>> Start

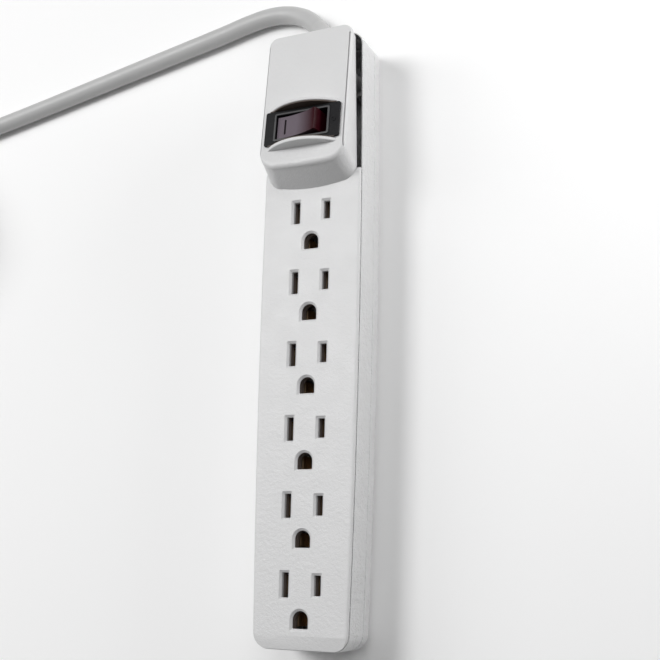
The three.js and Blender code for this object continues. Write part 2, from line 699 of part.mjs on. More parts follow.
function coilRing() {
  const inner = COIL_RADIUS - COIL_HALF_BAND;
  const outer = COIL_RADIUS + COIL_HALF_BAND;
  const top = COIL_LIFT + COIL_HEIGHT;
  const profile = [
    [inner, COIL_LIFT + 3], [inner + 2, COIL_LIFT], [outer - 2, COIL_LIFT], [outer, COIL_LIFT + 3],
    [outer, top - 4], [outer - 3.5, top], [inner + 3.5, top], [inner, top - 4], [inner, COIL_LIFT + 3]
  ];
  return turned(profile, 40);
}

// Strap round the coil's band, at TIE_ANGLE round the coil.
function cordTie() {
  const inner = roundedRectangle(COIL_HALF_BAND + 0.5, COIL_HEIGHT / 2 + 0.35, 1.5, 2);
  const outer = roundedRectangle(COIL_HALF_BAND + 1.3, COIL_HEIGHT / 2 + 1.12, 2.2, 2);
  const ring = toGeometry(toSolid(prism(outer, -4, 4)).subtract(toSolid(prism(inner, -6, 6))));
  const radial = new THREE.Vector3(Math.cos(TIE_ANGLE), Math.sin(TIE_ANGLE), 0);
  const upwards = new THREE.Vector3(0, 0, 1);
  const turn = new THREE.Matrix4()
    .makeBasis(radial, upwards, new THREE.Vector3().crossVectors(radial, upwards));
  const centre = radial.clone().multiplyScalar(COIL_RADIUS)
    .add(new THREE.Vector3(COIL_X, COIL_Y, COIL_LIFT + COIL_HEIGHT / 2));
  return moved(ring.applyMatrix4(turn), centre.x, centre.y, centre.z);
}

// Moulded plug body: loft along the plug, narrow at the cord and wide at the blades.
function plugBody() {
  const length = PLUG_REAR_Y - PLUG_FACE_Y;
  const section = (halfX, halfZ, radius, depth) => (
    level(roundedRectangle(halfX, halfZ, radius), depth));
  const shape = loft([
    section(7, 7, 4, 0),
    section(9.5, 9, 5, 5),
    section(11, 10, 5, 14),
    section(13.6, 11.5, 5.5, 20),
    section(14.2, 11.9, 5.5, length - 3),
    section(14.2, 11.9, 5.5, length - 0.8),
    section(13.6, 11.3, 5.2, length)
  ]);
  // Local Z (along the plug) becomes -Y, local Y becomes Z.
  const turn = new THREE.Matrix4().makeBasis(
    new THREE.Vector3(1, 0, 0), new THREE.Vector3(0, 0, 1), new THREE.Vector3(0, -1, 0));
  return moved(shape.applyMatrix4(turn), PLUG_X, PLUG_REAR_Y, PLUG_Z);
}

function plugBlade() {
  const [halfWide, halfThick, length] = [3.175, 0.75, 17.5];
  const tip = length - 1.5;
  const outline = [
    [-halfWide, -tip], [-2, -length], [2, -length], [halfWide, -tip], [halfWide, 0], [-halfWide, 0]
  ];
  const hole = new THREE.CylinderGeometry(1.75, 1.75, 4, 12).rotateX(Math.PI / 2);
  return combine(prism(outline, -halfThick, halfThick), [], [moved(hole, 0, -13, 0)]);
}

function groundPin() {
  const profile = [[0, 0], [2.375, 0], [2.375, 18.4], [1.6, 20], [0, 20.6]];
  return turned(profile, 14).rotateX(Math.PI / 2);
}

// ---------------------------------------------------------------- materials and assembly
const FINISH = {
  white: { color: 0xdedede, roughness: 0.55, metalness: 0 },
  insulator: { color: 0xcfcec9, roughness: 0.6, metalness: 0 },
  dark: { color: 0x1e1c1b, roughness: 0.6, metalness: 0 },
  smoke: { color: 0x4a3338, roughness: 0.25, metalness: 0 },
  brass: { color: 0xb8904a, roughness: 0.35, metalness: 1 },
  steel: { color: 0xb9bcc0, roughness: 0.35, metalness: 1 },
  cord: { color: 0xd8d8d8, roughness: 0.6, metalness: 0 },
  lamp: { color: 0xd9482e, roughness: 0.1, metalness: 0 },
  wireBlack: { color: 0x202020, roughness: 0.5, metalness: 0 },
  wireWhite: { color: 0xe6e6e2, roughness: 0.5, metalness: 0 },
  wireGreen: { color: 0x2f7d3c, roughness: 0.5, metalness: 0 },
  tie: { color: 0x2a2a2c, roughness: 0.9, metalness: 0 }
};

const strip = new THREE.Group();
const switchGroup = new THREE.Group();
switchGroup.position.set(0, SWITCH_Y, housingTopZ(SWITCH_Y));
switchGroup.rotation.x = -SWITCH_TILT;
strip.add(switchGroup);

function addPiece(parent, name, geometry, finish) {
  const mesh = new THREE.Mesh(closed(geometry), new THREE.MeshStandardMaterial(FINISH[finish]));
  mesh.geometry.computeVertexNormals();
  mesh.name = name;
  parent.add(mesh);
  return mesh;
}

function addCase() {
  addPiece(strip, 'face_cover', faceCover(), 'white');
  addPiece(strip, 'side_frame', sideFrame(), 'white');
  addPiece(strip, 'back_cover', backCover(), 'white');
  addPiece(strip, 'contact_carrier', contactCarrier(), 'insulator');
  SCREW_PAIRS.flatMap(([x, y]) => [[-x, y], [x, y]]).forEach(([x, y], i) => {
    addPiece(strip, `case_screw_${i + 1}`, caseScrew(), 'steel').position.set(x, y, 0);
  });
}

function addCurrentPath() {
  addPiece(strip, 'neutral_bus_bar', edgeBus(-BUS_X), 'brass');
  addPiece(strip, 'hot_bus_bar', edgeBus(BUS_X), 'brass');
  addPiece(strip, 'ground_bus_bar', groundBus(), 'brass');
  for (let row = 0; row < OUTLETS; row++) {
    const y = rowY(row);
    const contacts = [
      ['neutral', clip(0.95, 0.3, 3.4), -BLADE_X, y],
      ['hot', clip(0.95, 0.3, 3.4), BLADE_X, y],
      ['ground', clip(2.4, 0.3, 2.4), 0, y - GROUND_DROP]
    ];
    for (const [kind, geometry, x, contactY] of contacts) {
      addPiece(strip, `${kind}_contact_${row + 1}`, geometry, 'brass').position.set(x, contactY, 0);
    }
  }
  const busEnd = BUS_END_Y + GAP;
  const wires = {
    wire_line: ['wireBlack', 10, [
      [1.65, 98.6, 11.1], [1.65, 97, 11.1], [1.65, 92, 12], [1.7, 84, 13.6], [1.7, 74.5, 13.6]
    ]],
    wire_load: ['wireBlack', 8, [
      [7.3, 76, 13.6], [7.4, 70, 13.2], [BUS_X, 63, 12], [BUS_X, busEnd, 12]
    ]],
    wire_neutral: ['wireWhite', 16, [
      [-1.65, 98.6, 11.1], [-1.65, 97, 11.1], [-6, 91, 11.2], [-12.6, 82, 11.2],
      [-13.2, 73, 11.2], [-9.4, 64.5, 11.8], [-BUS_X, 60.5, 12], [-BUS_X, busEnd, 12]
    ]],
    wire_ground: ['wireGreen', 14, [
      [0, 98.6, 8.2], [0, 97, 8.2], [-1.5, 91, 6.4], [-3.4, 82, 5.4],
      [-2.6, 70, 5.4], [0, 63, 7.1], [0, 60.5, 7.35], [0, busEnd, 7.35]
    ]]
  };
  for (const [name, [finish, steps, route]] of Object.entries(wires)) {
    addPiece(strip, name, tube(route, WIRE_RADIUS, steps, 8), finish);
  }
}

function addSwitch() {
  addPiece(switchGroup, 'switch_bezel', switchBezel(), 'dark');
  addPiece(switchGroup, 'switch_body', switchBody(), 'dark');
  const rockerPieces = [
    ['rocker', rockerShape(), 'smoke'],
    ['switch_plunger', plungerShape(), 'steel'],
    ['plunger_spring', springShape(), 'steel'],
    ['indicator_lamp', lampShape(), 'lamp']
  ];
  for (const [name, geometry, finish] of rockerPieces) {
    const piece = addPiece(switchGroup, name, geometry, finish);
    piece.position.set(ROCKER_X, 0, ROCKER_PIVOT_Z);
    piece.rotation.y = -ROCKER_TILT;
  }
  const seesaw = addPiece(switchGroup, 'seesaw_contact', seesawShape(), 'brass');
  seesaw.position.set(ROCKER_X, 0, SEESAW_PIVOT_Z);
  seesaw.rotation.y = SEESAW_TILT;
  const tops = { line: -13.6, load: -14.3, lamp: -14.9 };
  for (const [name, x] of Object.entries(TERMINAL_XS)) {
    addPiece(switchGroup, `terminal_${name}`, terminal(tops[name]), 'brass').position.x = ROCKER_X + x;
  }
}

function addCord() {
  addPiece(strip, 'strain_relief', strainRelief(), 'cord');
  addPiece(strip, 'jacket_end', along(CORD_RADIUS, 0, 98.9, 112.7, INLET_Z, 12), 'cord');
  addPiece(strip, 'cord_clamp', cordClamp(), 'insulator');
  [-CLAMP_SCREW_X, CLAMP_SCREW_X].forEach((x, i) => {
    addPiece(strip, `clamp_screw_${i + 1}`, clampScrew(), 'steel').position.set(x, CLAMP_Y, 0);
  });
  addPiece(strip, 'cord', tube(CORD_ROUTE, CORD_RADIUS, 30, 10), 'cord');
  addPiece(strip, 'cord_coil', coilRing(), 'cord').position.set(COIL_X, COIL_Y, 0);
  addPiece(strip, 'cord_tie', cordTie(), 'tie');
}

function addPlug() {
  addPiece(strip, 'plug_body', plugBody(), 'cord');
  const bootEnd = PLUG_REAR_Y + GAP;
  addPiece(strip, 'plug_boot', taperedTube(
    [[PLUG_X, 20.4, PLUG_Z - 0.4], [PLUG_X, 10, PLUG_Z], [PLUG_X, bootEnd, PLUG_Z]],
    [[0, 4.4], [7, 4.9], [14, 5.5], [18, 6], [21.4, 6]], 12), 'cord');
  const bladeX = PLUG_X + 4;
  const start = PLUG_FACE_Y - GAP;
  const pins = [
    ['plug_line_blade', plugBlade(), bladeX, PLUG_Z - BLADE_X],
    ['plug_neutral_blade', plugBlade(), bladeX, PLUG_Z + BLADE_X],
    ['plug_ground_pin', groundPin(), bladeX - GROUND_DROP, PLUG_Z]
  ];
  for (const [name, geometry, x, z] of pins) {
    addPiece(strip, name, geometry, 'brass').position.set(x, start, z);
  }
}

addCase();
addCurrentPath();
addSwitch();
addCord();
addPlug();

export default strip;
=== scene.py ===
"""Six-outlet power strip: the looks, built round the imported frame.

Sizes are in millimetres in the same frame as the CAD (origin under the middle of the case,
+X across, +Y towards the cord, +Z up out of the outlet face) and become metres in each mesh.
"""
import math

import bmesh
import bpy
from mathutils import Matrix, Vector


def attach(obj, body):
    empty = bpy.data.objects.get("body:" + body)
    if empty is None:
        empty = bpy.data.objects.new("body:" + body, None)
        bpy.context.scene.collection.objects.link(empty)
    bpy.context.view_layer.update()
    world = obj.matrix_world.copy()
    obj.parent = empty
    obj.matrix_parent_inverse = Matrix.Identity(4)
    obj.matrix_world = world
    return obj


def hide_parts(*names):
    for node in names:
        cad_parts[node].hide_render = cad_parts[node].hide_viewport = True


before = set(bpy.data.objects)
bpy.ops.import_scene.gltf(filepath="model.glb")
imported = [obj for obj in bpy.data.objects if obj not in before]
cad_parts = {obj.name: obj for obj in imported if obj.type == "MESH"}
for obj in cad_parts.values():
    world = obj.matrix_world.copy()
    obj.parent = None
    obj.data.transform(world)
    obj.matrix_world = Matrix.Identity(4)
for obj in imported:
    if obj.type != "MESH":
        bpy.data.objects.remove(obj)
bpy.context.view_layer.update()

MM = 0.001

# ------------------------------------------------------------------ driving dimensions
HALF_LENGTH = 117.5
HALF_WIDTH = 20.7
WIDEST_Y = 20.0
SIDE_BOW = 1.1e-4
CORNER_RADIUS = 6.0
FACE_Z = 24.0
COVER_BOTTOM_Z = 21.8
FLANGE_Z = 22.9
FLANGE_INSET = 0.25
FRAME_TOP_Z = 22.6
FRAME_BOTTOM_Z = 10.8
BACK_TOP_Z = 10.5
BACK_TAPER_Z = 5.6
BACK_FLOOR_Z = 2.2
WALL = 1.7
SEAM_CHAMFER = 0.25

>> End

Exercise details:
Pick out every line holding the string "before" and return it.

Full answer:
before = set(bpy.data.objects)
imported = [obj for obj in bpy.data.objects if obj not in before]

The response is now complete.